What is asked: Note each line that includes the word "parts". Copy those lines.

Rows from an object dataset

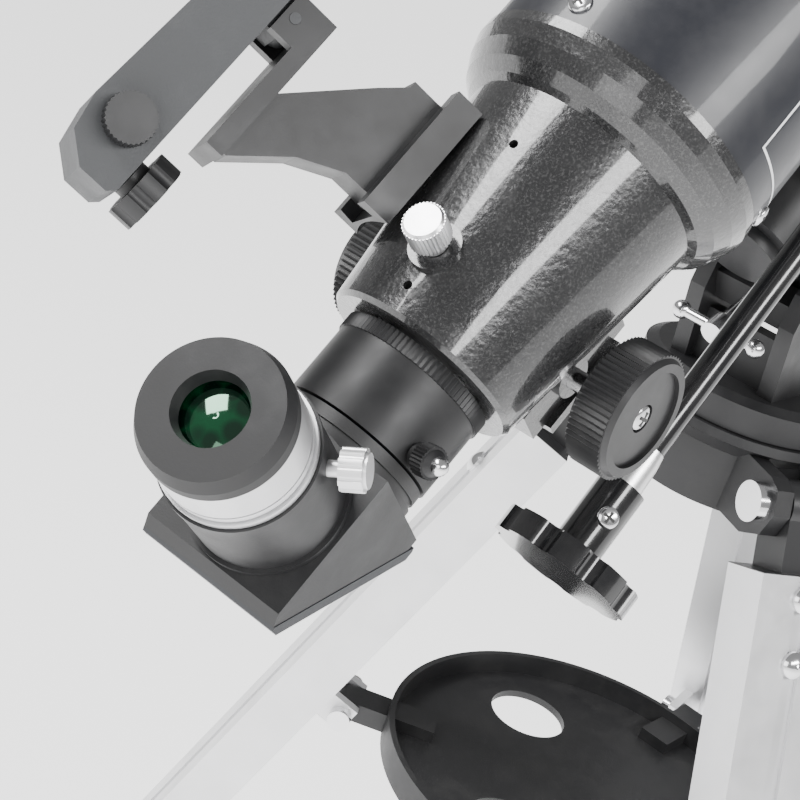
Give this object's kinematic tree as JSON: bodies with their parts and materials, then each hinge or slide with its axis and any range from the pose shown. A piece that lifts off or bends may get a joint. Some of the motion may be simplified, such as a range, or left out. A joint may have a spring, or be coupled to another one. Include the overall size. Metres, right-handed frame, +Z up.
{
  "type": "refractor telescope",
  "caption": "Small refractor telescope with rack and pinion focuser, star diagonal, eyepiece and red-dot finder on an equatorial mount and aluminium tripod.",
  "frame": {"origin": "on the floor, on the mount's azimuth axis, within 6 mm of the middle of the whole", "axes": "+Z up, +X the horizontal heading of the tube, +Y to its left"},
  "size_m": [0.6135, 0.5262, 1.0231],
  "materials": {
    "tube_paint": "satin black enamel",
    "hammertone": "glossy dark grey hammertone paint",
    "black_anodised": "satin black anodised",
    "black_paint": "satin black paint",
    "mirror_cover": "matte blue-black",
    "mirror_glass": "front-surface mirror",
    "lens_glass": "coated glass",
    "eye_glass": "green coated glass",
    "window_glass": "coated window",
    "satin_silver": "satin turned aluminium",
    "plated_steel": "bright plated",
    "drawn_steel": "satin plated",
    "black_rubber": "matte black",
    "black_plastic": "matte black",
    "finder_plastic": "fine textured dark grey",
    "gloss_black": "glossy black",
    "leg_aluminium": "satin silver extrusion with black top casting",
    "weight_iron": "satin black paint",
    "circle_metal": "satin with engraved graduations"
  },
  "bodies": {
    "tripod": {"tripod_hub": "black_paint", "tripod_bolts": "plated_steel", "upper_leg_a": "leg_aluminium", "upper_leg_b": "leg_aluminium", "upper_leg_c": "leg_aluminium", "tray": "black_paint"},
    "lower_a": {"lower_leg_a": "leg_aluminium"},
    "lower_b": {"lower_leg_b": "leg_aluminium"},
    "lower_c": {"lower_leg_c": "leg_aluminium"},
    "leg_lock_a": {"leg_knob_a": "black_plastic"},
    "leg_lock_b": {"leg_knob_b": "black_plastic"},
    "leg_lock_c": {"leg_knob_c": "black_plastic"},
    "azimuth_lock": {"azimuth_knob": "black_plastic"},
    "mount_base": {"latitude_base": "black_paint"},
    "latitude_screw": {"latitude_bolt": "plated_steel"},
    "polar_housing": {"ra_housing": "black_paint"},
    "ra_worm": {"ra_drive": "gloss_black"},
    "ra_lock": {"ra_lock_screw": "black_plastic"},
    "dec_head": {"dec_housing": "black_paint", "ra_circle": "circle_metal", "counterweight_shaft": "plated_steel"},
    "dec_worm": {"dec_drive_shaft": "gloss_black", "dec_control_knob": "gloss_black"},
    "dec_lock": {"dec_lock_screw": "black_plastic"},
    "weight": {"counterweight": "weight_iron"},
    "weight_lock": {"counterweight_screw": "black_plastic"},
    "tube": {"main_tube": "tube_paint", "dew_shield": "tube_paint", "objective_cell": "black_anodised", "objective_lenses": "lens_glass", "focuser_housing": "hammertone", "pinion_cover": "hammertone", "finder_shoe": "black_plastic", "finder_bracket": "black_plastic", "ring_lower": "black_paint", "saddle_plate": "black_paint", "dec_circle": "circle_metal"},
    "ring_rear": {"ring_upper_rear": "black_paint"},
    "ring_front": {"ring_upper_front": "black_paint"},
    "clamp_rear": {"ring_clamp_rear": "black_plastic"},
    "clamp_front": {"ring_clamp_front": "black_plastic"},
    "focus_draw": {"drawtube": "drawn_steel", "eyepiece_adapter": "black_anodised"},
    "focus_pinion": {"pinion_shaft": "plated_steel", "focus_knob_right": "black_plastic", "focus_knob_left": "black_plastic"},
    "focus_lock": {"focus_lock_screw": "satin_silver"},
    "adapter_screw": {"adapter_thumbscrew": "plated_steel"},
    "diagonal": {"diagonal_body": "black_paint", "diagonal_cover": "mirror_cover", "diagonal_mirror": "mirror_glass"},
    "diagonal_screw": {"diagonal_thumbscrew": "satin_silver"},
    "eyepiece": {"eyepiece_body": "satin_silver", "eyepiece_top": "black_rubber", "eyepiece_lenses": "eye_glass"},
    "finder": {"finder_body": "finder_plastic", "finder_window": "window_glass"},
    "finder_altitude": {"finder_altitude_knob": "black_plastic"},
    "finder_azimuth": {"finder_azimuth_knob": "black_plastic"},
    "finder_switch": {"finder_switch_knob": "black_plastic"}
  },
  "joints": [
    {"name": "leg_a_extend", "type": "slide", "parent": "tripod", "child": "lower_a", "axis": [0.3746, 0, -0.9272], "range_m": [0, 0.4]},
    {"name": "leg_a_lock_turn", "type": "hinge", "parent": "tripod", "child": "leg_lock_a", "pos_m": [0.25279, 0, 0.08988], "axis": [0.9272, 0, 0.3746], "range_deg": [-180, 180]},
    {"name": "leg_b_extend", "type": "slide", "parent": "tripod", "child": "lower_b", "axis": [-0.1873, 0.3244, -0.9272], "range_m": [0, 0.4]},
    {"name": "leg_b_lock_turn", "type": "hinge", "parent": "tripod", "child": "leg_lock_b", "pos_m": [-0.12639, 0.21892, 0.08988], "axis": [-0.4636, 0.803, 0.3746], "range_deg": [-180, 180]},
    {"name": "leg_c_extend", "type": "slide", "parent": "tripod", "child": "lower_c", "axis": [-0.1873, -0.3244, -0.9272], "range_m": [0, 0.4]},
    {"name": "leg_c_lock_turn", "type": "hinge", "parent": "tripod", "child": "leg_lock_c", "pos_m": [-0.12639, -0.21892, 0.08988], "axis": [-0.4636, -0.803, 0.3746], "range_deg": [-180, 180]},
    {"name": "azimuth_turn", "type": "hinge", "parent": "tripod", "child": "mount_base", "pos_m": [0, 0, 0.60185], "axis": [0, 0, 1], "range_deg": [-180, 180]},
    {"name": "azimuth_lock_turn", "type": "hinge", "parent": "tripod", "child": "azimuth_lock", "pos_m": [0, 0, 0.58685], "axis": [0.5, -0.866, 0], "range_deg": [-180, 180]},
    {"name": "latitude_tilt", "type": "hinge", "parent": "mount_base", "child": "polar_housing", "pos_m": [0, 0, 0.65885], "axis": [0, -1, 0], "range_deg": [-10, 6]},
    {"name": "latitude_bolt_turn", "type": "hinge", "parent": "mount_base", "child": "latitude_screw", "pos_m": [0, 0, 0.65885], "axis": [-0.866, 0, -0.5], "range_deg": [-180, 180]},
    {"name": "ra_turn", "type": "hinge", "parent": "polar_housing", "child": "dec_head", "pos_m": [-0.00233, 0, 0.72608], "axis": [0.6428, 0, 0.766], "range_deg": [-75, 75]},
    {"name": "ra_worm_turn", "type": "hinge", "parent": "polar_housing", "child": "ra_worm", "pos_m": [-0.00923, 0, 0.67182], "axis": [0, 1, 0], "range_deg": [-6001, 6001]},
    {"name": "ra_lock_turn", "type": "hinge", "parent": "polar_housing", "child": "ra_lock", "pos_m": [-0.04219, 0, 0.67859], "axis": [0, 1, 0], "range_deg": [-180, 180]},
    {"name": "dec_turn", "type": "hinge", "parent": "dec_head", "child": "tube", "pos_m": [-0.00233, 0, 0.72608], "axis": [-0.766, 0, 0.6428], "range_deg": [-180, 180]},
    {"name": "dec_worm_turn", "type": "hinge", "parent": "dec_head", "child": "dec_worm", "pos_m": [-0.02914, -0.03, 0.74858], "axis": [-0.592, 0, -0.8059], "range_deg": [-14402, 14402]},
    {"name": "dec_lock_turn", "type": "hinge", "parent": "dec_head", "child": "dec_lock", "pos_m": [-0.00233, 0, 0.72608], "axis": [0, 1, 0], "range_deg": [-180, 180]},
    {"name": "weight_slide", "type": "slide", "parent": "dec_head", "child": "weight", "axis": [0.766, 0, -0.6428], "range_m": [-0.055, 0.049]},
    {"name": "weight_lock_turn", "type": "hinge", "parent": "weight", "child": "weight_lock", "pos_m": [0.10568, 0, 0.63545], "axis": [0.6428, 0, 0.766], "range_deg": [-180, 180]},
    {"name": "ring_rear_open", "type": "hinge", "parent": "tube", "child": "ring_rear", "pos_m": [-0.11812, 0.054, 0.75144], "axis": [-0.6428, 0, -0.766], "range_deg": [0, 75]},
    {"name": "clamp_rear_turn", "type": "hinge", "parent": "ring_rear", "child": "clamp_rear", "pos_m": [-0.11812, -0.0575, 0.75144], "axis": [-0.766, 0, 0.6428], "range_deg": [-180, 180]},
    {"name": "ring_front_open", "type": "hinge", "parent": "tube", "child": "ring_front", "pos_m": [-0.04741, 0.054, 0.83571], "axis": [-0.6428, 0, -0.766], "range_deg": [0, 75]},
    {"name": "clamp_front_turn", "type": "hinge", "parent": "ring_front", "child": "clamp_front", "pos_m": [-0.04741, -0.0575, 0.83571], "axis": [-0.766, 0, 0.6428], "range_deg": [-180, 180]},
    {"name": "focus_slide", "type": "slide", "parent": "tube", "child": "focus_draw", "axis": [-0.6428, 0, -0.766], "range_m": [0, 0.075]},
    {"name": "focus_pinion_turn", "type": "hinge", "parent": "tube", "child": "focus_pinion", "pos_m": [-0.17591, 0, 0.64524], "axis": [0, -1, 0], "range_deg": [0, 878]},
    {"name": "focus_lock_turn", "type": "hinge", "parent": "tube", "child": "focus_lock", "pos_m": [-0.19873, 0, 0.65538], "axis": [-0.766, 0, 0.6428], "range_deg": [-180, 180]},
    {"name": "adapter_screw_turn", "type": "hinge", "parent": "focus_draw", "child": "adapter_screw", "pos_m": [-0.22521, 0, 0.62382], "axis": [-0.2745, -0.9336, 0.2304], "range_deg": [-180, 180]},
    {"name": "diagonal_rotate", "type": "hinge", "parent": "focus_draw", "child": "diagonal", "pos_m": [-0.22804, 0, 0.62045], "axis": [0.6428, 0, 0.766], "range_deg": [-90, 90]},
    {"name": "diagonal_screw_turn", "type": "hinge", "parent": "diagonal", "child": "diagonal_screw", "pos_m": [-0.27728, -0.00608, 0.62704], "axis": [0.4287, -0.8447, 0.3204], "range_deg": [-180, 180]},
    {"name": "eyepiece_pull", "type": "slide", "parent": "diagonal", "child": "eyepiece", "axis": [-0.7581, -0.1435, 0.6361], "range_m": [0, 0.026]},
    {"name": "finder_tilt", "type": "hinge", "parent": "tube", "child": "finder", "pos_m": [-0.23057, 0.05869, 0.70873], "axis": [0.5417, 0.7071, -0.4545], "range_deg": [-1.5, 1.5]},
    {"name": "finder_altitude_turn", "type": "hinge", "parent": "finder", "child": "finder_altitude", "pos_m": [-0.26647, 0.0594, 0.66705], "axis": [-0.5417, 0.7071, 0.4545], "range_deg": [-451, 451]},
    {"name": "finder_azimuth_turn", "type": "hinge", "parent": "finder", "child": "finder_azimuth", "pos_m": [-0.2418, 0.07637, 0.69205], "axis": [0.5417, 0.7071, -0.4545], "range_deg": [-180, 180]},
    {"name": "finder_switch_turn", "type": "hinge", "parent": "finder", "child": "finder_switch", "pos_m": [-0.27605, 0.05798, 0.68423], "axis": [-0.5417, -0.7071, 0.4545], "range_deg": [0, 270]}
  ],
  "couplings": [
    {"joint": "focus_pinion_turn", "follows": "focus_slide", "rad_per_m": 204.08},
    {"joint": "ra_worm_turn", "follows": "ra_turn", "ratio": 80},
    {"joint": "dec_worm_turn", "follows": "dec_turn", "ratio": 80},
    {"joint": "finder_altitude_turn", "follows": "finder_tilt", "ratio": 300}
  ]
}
--
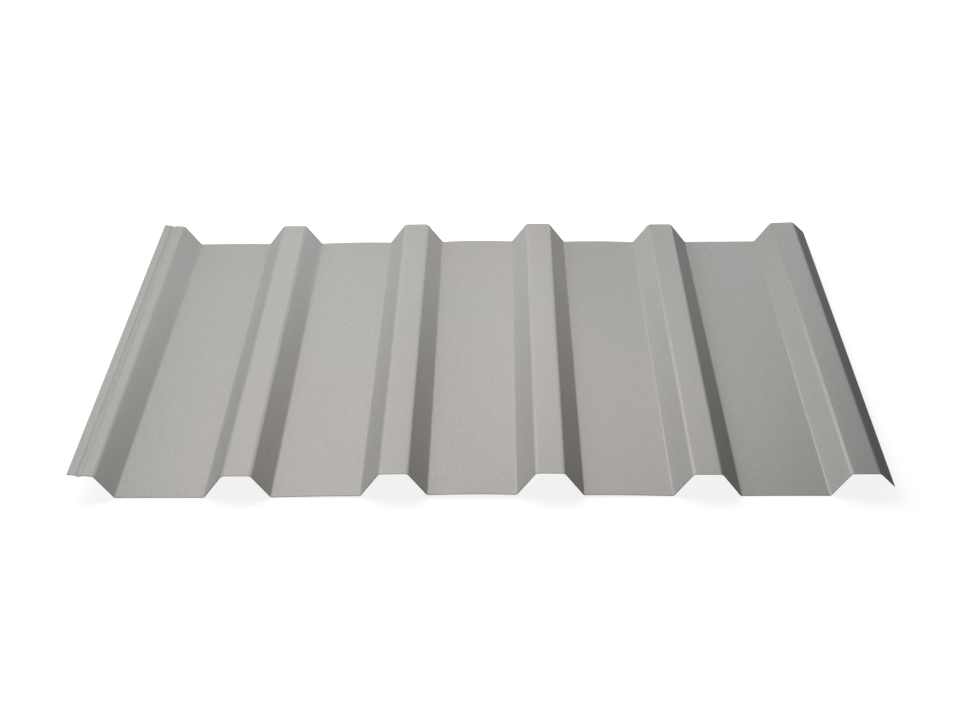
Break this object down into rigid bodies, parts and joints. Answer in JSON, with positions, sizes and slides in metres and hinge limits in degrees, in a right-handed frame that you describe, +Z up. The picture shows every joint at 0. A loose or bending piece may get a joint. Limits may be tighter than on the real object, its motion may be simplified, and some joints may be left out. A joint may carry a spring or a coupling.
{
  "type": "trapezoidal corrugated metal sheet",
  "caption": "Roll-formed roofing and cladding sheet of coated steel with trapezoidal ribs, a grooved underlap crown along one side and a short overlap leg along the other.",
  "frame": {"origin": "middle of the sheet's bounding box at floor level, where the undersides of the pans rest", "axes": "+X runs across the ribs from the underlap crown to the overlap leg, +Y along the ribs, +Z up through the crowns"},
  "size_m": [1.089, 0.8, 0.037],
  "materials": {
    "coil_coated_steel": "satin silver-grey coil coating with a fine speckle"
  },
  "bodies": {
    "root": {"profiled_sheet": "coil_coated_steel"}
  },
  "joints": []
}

Task response:
Give this object's kinematic tree as JSON: bodies with their parts and materials, then each hinge or slide with its axis and any range from the pose shown. A piece that lifts off or bends may get a joint. Some of the motion may be simplified, such as a range, or left out. A joint may have a spring, or be coupled to another one. Include the overall size. Metres, right-handed frame, +Z up.
Break this object down into rigid bodies, parts and joints. Answer in JSON, with positions, sizes and slides in metres and hinge limits in degrees, in a right-handed frame that you describe, +Z up. The picture shows every joint at 0. A loose or bending piece may get a joint. Limits may be tighter than on the real object, its motion may be simplified, and some joints may be left out. A joint may carry a spring or a coupling.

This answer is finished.